CSDS Study Group Presentations: 2021
October 26, 2021
There is a recent surge in research focused on urban transformations via empirical analysis of neighborhood sequences. The alignment-based sequence analysis methods, which have their origin in biology and computer science where they were used for matching DNA sequences and analyzing strings, and used for studying life courses in sociology, have recently seen many applications in urban neighborhood change research. However, it is unclear whether these methods are suitable for this task or to what extent they are robust in terms of producing consistent and converging neighborhood sequence typologies. The presentation will focus on a comparative analysis of four sequence analysis methods. These methods are applied to the same data set – the 50 largest Metropolitan Statistical Areas (MSAs) of the United States from 1970 to 2010. These methods are found to produce different neighborhood sequence typologies, and their behavior varies across MSAs, thus prohibiting meaningful comparisons of similar studies. One method leverages the socioeconomic similarities of neighborhoods and is suggested to serve as the building block towards designing a meaningful sequence analysis method for neighborhood change research.
November 16, 2021
Public health researchers increasingly rely on geospatial data from diverse sources, including volunteered data, “found” data, and real-time data from sensor systems. Characterized by the 4 V’s, volume, variety, velocity, and veracity, the big data revolution has spurred significant advances in spatial and spatiotemporal analysis methodologies; however, less attention has been paid to issues of data quality, validity, and bias. Drawing on examples from research on COVID-19 and urban pests, I highlight the importance of “placing” geospatial health data – thinking critically about how social processes and technologies selectively structure quantitative health-related data and in turn affect our understandings of contextual and neighborhood effects on health and well-being.
November 17, 2021
I briefly review the state-of-the-art spatial regression discontinuity (RDD) framework that is suitable to isolate causal effects when there are sharp spatial breaks. I then propose several improvements. First, I illustrate that some commonly used specifications are prone to type-I errors, especially when there are spatial trends in the data. Second, I propose a way to propose heterogeneous treatment effects alongside the RD cutoff. Third, I introduce randomization inference to the spatial RD framework by creating a set of functions that allow to randomly shift borders. These tools might be interesting for other identification strategies that rely on the shift of boundaries. A companion R-package called "SpatialRDD" includes all the tools necessary to carry out spatial RD estimation, including the proposed improvements.
December 1, 2021
Geospatial visualization is even more complex, and researchers need to consider a wide range of spatial scales and complex boundaries of polygons, the underlying uni- or bi-variate nature of maps, difficulties of diverse and unfamiliar file formats (or databases), statistical and visual pitfalls like the ecological problem (MAUP), lack of errors bars, etc.. Recent efforts in open source and start-up spaces provide a hopeful outlook. Open source development in analysis and visualization have provided powerful tools like geoda (analysis and modeling) and deck.gl (visualization)—but such tools are sometimes technically inaccessible to analysts. Start-up ventures offer clear insights and low-code tools for geospatial data, but longevity, data ownership, and academic support may be uncertain.

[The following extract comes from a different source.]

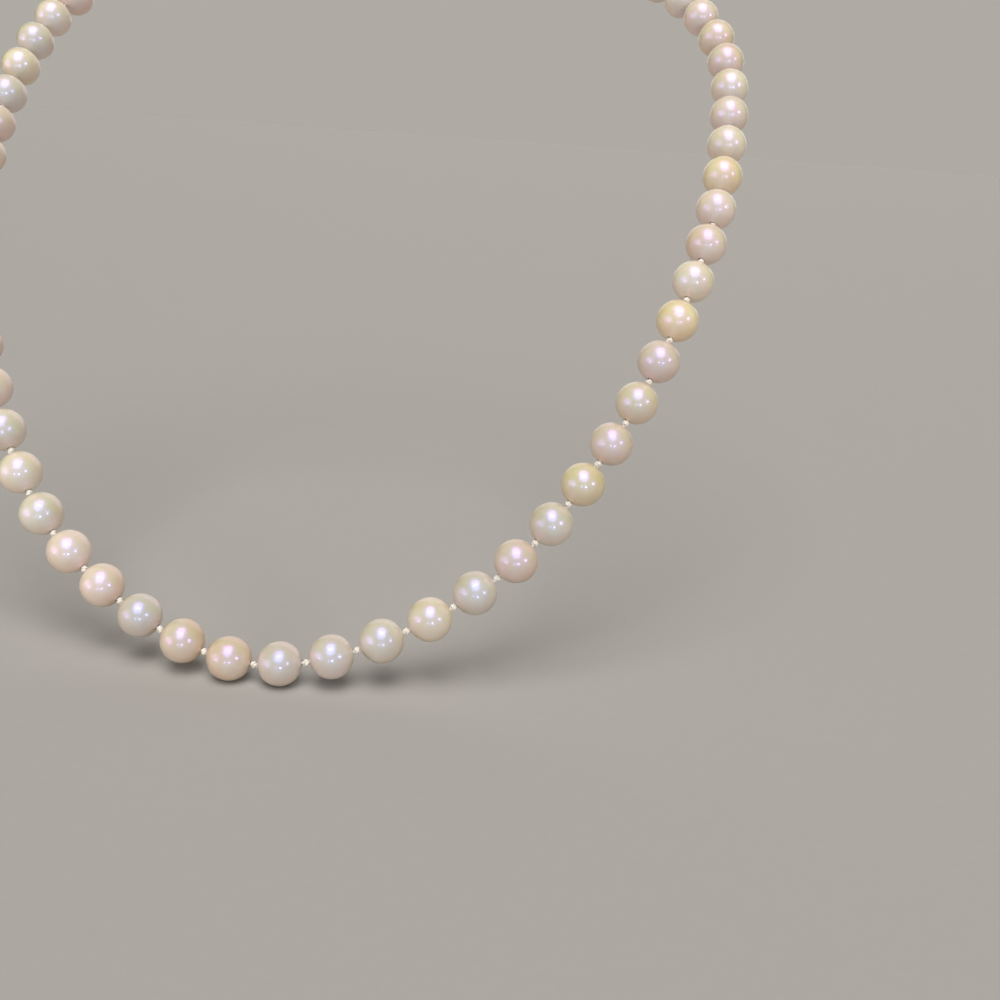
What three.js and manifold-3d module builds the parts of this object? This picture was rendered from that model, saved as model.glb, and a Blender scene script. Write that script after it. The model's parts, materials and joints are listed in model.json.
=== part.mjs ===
// Hand-knotted single-strand pearl necklace, in the shape it takes round a neck.
// Millimetres. +X is the right side seen from the front, -Y is the front, +Z is up.
// The origin is the point of the nape that the fastened clasp lies against.
import * as THREE from 'three';
import { mergeVertices } from 'three/addons/utils/BufferGeometryUtils.js';
import Module from 'manifold-3d';

const wasm = await Module();
wasm.setup();

// Pearls and silk
const PEARL_D = 6.5;
const KNOT_GAP = 1.08;
const PITCH = PEARL_D + KNOT_GAP;
const BORE_D = 0.9;
const THREAD_D = 0.5;
const KNOT_D = 1.0;
const KNOT_LENGTH = 0.9;
const PEARLS_PER_SIDE = 29;
const HINGED_PER_SIDE = 22;
const PEARL_BANDS = 6;
const PEARL_SIDES = 12;
const BACK_PEARL_SIDES = 10;
const FINE_SIDES = 6;
const LOOP_STEPS = 14;

// The strand's line on the right-hand side, from the front centre to the nape.
// The left-hand side mirrors it.
const FRONT = new THREE.Vector3(0, -110.5, -113);
const NAPE = new THREE.Vector3(0, 3.25, 0);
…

To attempt to resolve these issues, two domains have opened up over the past 10 years.
In this talk we will present the current state and future vision for a suite of open source tools that we are developing to try and bridge this divide. Over the course of the next year our goal is to develop an extensible, modifiable suite of tools that can be used alone or together as part of a cohesive platform to make finding and sharing geospatial based insights easier. In this talk in particular we will focus on
- Matico Dashboards: A quick and easy way to build out interactive that can pull data from multiple different sources to produce maps, charts and explanatory text with zero coding.
- GeoJay: a service to easily identify and join tabular data to geospatial administrative boundaries
- Matico Server: A federated data management tool which allows individuals and communities to collectively generate, edit and share geospatial data while retaining ownership of that data.
We will contrast our approach with existing proprietary platforms, particularly emphasize our focus on community management, data ownership and stewardship, collaborative investigation and extensibility.